“Conservation Biology”, vol 27(5), 2013Our new paper, Adaptive Comanagement of a Marine Protected Area Network in Fiji, has just been published online in Conservation Biology.

I worked on this whilst a postdoc with the Wildlife Conservation Society in Fiji. I think it’s a fantastic little success story of scaling up community-based conservation, and it’s great to see it out.

The paper is open access, and you can download it here:

WEEKS, R. and JUPITER, S. D. (2013) Adaptive Comanagement of a Marine Protected Area Network in Fiji. Conservation Biology. doi: 10.1111/cobi.12153.

You can also listen to my co-author Stacy Jupiter talking about about combining traditional knowledge and modern science in Kubulau on Radio Australia, here.
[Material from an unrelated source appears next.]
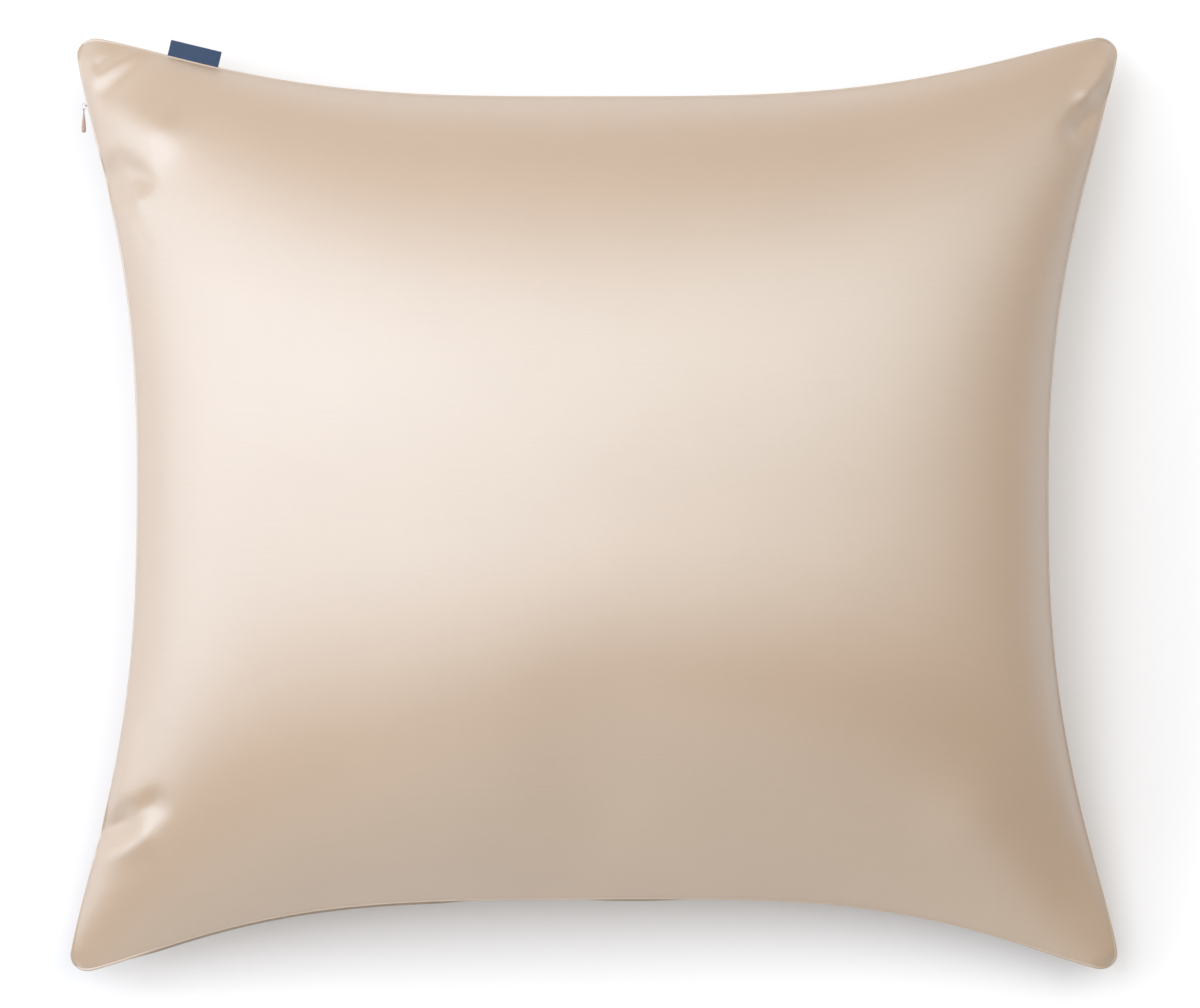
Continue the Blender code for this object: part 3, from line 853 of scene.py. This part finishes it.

Figure1 copyABSTRACT: Adaptive management of natural resources is an iterative process of decision making whereby management strategies are progressively changed or adjusted in response to new information. Despite an increasing focus on the need for adaptive conservation strategies, there remain few applied examples. We describe the 9-year process of adaptive comanagement of a marine protected area network in Kubulau District, Fiji. In 2011, a review of protected area boundaries and management rules was motivated by the need to enhance management effectiveness and the desire to improve resilience to climate change. Through a series of consultations, with the Wildlife Conservation Society providing scientific input to community decision making, the network of marine protected areas was reconfigured so as to maximize resilience and compliance. Factors identified as contributing to this outcome include well-defined resource-access rights; community respect for a flexible system of customary governance; long-term commitment and presence of comanagement partners; supportive policy environment for comanagement; synthesis of traditional management approaches with systematic monitoring; and district-wide coordination, which provided a broader spatial context for adaptive management decision making.